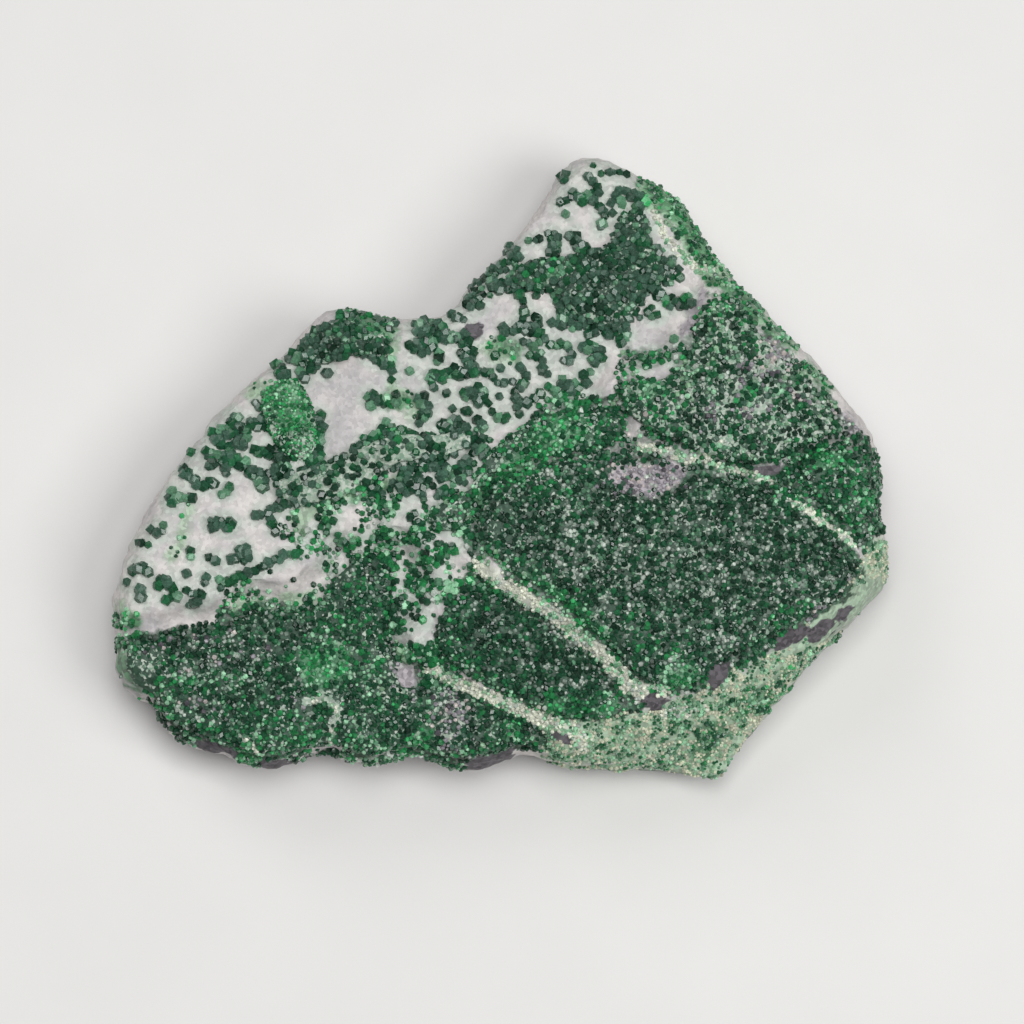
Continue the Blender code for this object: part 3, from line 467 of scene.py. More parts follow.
# How garnets and grains stand on a surface: their spacing and their radii in millimetres, the share of
# the surface that they cover, how much of the ground between them is dark green, and their palette
GROWTHS = {
    "panel": Growth(0.39, 0.24, 0.44, 0.96, 0.80, "dark"),
    "close_panel": Growth(0.39, 0.24, 0.44, 0.98, 0.95, "sombre"),
    "slope": Growth(0.43, 0.26, 0.48, 0.90, 0.55, "open"),
    "lower_field": Growth(0.40, 0.24, 0.44, 0.94, 0.80, "mid"),
    "mixed": Growth(0.44, 0.28, 0.50, 0.84, 0.20, "mixed"),
    "bright_strip": Growth(0.44, 0.26, 0.48, 0.92, 0.70, "bright"),
    "clumps": Growth(0.56, 0.44, 0.66, 0.80, 0.20, "grey"),
    "lace": Growth(0.54, 0.42, 0.64, 0.66, 0.05, "grey"),
    "coarse_patch": Growth(0.54, 0.42, 0.62, 0.92, 0.75, "grey"),
    "pocket": Growth(0.34, 0.20, 0.34, 0.95, 0.50, "emerald"),
    "ledge": Growth(0.34, 0.20, 0.34, 0.98, 0.0, "cream"),
    "flank": Growth(0.30, 0.16, 0.28, 0.86, 0.0, "flank"),
    "rim": Growth(0.42, 0.20, 0.36, 0.40, 0.0, "rim"),
    "tuft": Growth(0.42, 0.22, 0.40, 0.45, 0.0, "bright"),
}
# Garnets with more than this mean tint have their radius cut to this share
PALE_LEVEL = 0.13
PALE_SIZE = 0.78
# So have those of a chain that runs through a field whose largest radius is under this
CROWDED_SIZE = 0.75
CROWD_LARGEST = 0.55

# How garnets spread: places tried for each that could be kept, how far their edges stray in photo pixels,
# the share of those in a bare window that stay, the size of gaps, how much small ones outnumber large
# ones, how far out they stand in radii, and how far over one a crust has to lie for it to be left out
TRIES = 7
EDGE_JITTER = 2.0
STRAY_SHARE = 0.04
GAP_SIZE = 0.8 * MM
SMALL_BIAS = 1.4
GARNET_LIFT = 0.15
COVER_MARGIN = 0.3 * MM

# How far up a face must point for garnets or grains to grow there, and how high it must lie
CRUST_FACING = -0.25
FIELD_FACING = 0.1
FIELD_HEIGHT = 3 * MM
GRAIN_FACING = 0.2
GRAIN_HEIGHT = 2.5 * MM

# Garnets along a chain: in photo pixels their spacing, how far they stray, the half width from which they
# stand in two rows and the one under which they are smaller; then their sizes, and their lift in radii
CHAIN_STEP = 5.6
CHAIN_JITTER = 1.1
TWO_ROWS_FROM = 4.6
THIN_UNDER = 3.3
THIN_SIZE = 0.85
CHAIN_SIZES = (0.74, 1.12)
CHAIN_LIFT = 0.25

# How tints vary: the sizes of clumps and of wider drifts, the drifts' strength, how far a garnet departs
# from its clump and from its shade, and a patch's uneven edge in photo pixels and its strength
TINT_CLUMP = 0.9 * MM
TINT_DRIFT = 4.5 * MM
DRIFT_STRENGTH = 0.35
CLUMP_SCATTER = 0.30
SHADE_SCATTER = 0.16
PATCH_JITTER = 4.0
PATCH_STRENGTH = 0.9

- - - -

### What you need to do
Copy out the full material exactly as it appears.

### The result
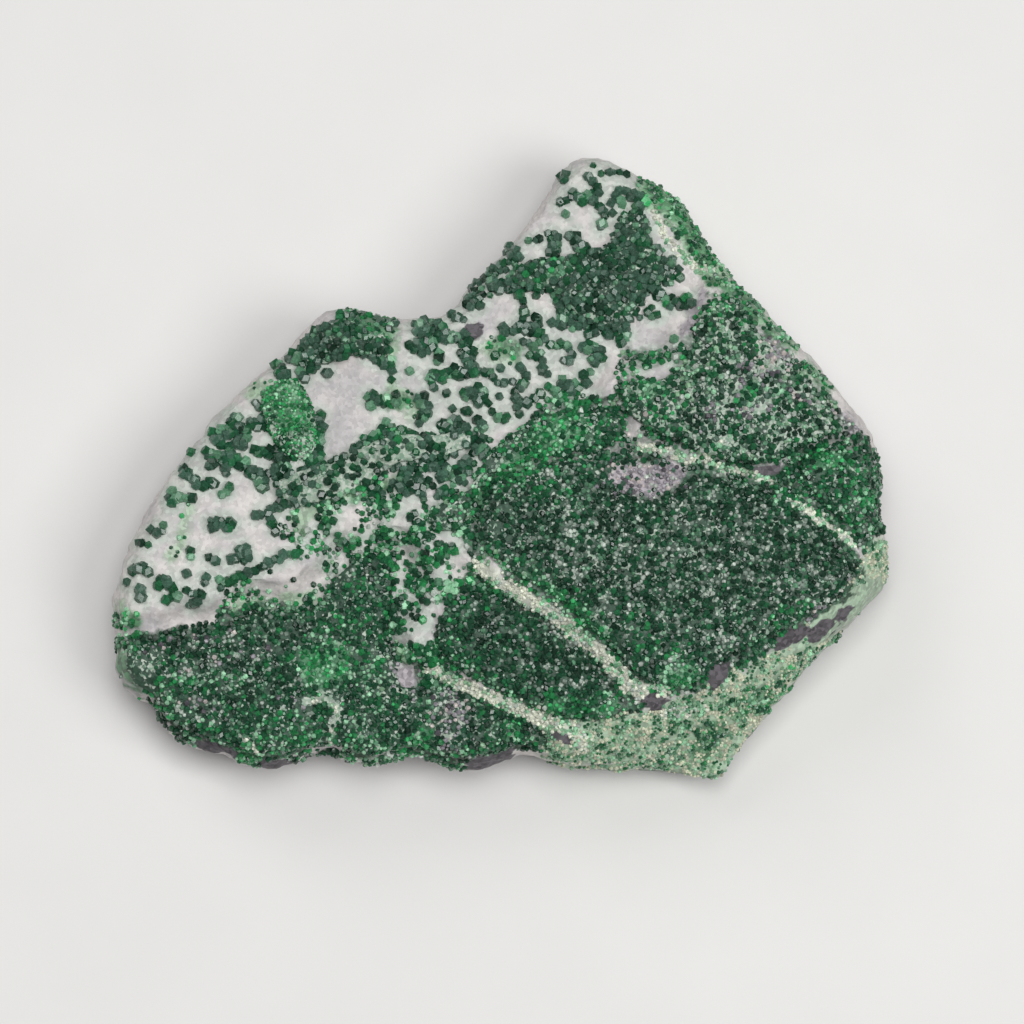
Continue the Blender code for this object: part 3, from line 467 of scene.py. More parts follow.
# How garnets and grains stand on a surface: their spacing and their radii in millimetres, the share of
# the surface that they cover, how much of the ground between them is dark green, and their palette
GROWTHS = {
    "panel": Growth(0.39, 0.24, 0.44, 0.96, 0.80, "dark"),
    "close_panel": Growth(0.39, 0.24, 0.44, 0.98, 0.95, "sombre"),
    "slope": Growth(0.43, 0.26, 0.48, 0.90, 0.55, "open"),
    "lower_field": Growth(0.40, 0.24, 0.44, 0.94, 0.80, "mid"),
    "mixed": Growth(0.44, 0.28, 0.50, 0.84, 0.20, "mixed"),
    "bright_strip": Growth(0.44, 0.26, 0.48, 0.92, 0.70, "bright"),
    "clumps": Growth(0.56, 0.44, 0.66, 0.80, 0.20, "grey"),
    "lace": Growth(0.54, 0.42, 0.64, 0.66, 0.05, "grey"),
    "coarse_patch": Growth(0.54, 0.42, 0.62, 0.92, 0.75, "grey"),
    "pocket": Growth(0.34, 0.20, 0.34, 0.95, 0.50, "emerald"),
    "ledge": Growth(0.34, 0.20, 0.34, 0.98, 0.0, "cream"),
    "flank": Growth(0.30, 0.16, 0.28, 0.86, 0.0, "flank"),
    "rim": Growth(0.42, 0.20, 0.36, 0.40, 0.0, "rim"),
    "tuft": Growth(0.42, 0.22, 0.40, 0.45, 0.0, "bright"),
}
# Garnets with more than this mean tint have their radius cut to this share
PALE_LEVEL = 0.13
PALE_SIZE = 0.78
# So have those of a chain that runs through a field whose largest radius is under this
CROWDED_SIZE = 0.75
CROWD_LARGEST = 0.55

# How garnets spread: places tried for each that could be kept, how far their edges stray in photo pixels,
# the share of those in a bare window that stay, the size of gaps, how much small ones outnumber large
# ones, how far out they stand in radii, and how far over one a crust has to lie for it to be left out
TRIES = 7
EDGE_JITTER = 2.0
STRAY_SHARE = 0.04
GAP_SIZE = 0.8 * MM
SMALL_BIAS = 1.4
GARNET_LIFT = 0.15
COVER_MARGIN = 0.3 * MM

# How far up a face must point for garnets or grains to grow there, and how high it must lie
CRUST_FACING = -0.25
FIELD_FACING = 0.1
FIELD_HEIGHT = 3 * MM
GRAIN_FACING = 0.2
GRAIN_HEIGHT = 2.5 * MM

# Garnets along a chain: in photo pixels their spacing, how far they stray, the half width from which they
# stand in two rows and the one under which they are smaller; then their sizes, and their lift in radii
CHAIN_STEP = 5.6
CHAIN_JITTER = 1.1
TWO_ROWS_FROM = 4.6
THIN_UNDER = 3.3
THIN_SIZE = 0.85
CHAIN_SIZES = (0.74, 1.12)
CHAIN_LIFT = 0.25

# How tints vary: the sizes of clumps and of wider drifts, the drifts' strength, how far a garnet departs
# from its clump and from its shade, and a patch's uneven edge in photo pixels and its strength
TINT_CLUMP = 0.9 * MM
TINT_DRIFT = 4.5 * MM
DRIFT_STRENGTH = 0.35
CLUMP_SCATTER = 0.30
SHADE_SCATTER = 0.16
PATCH_JITTER = 4.0
PATCH_STRENGTH = 0.9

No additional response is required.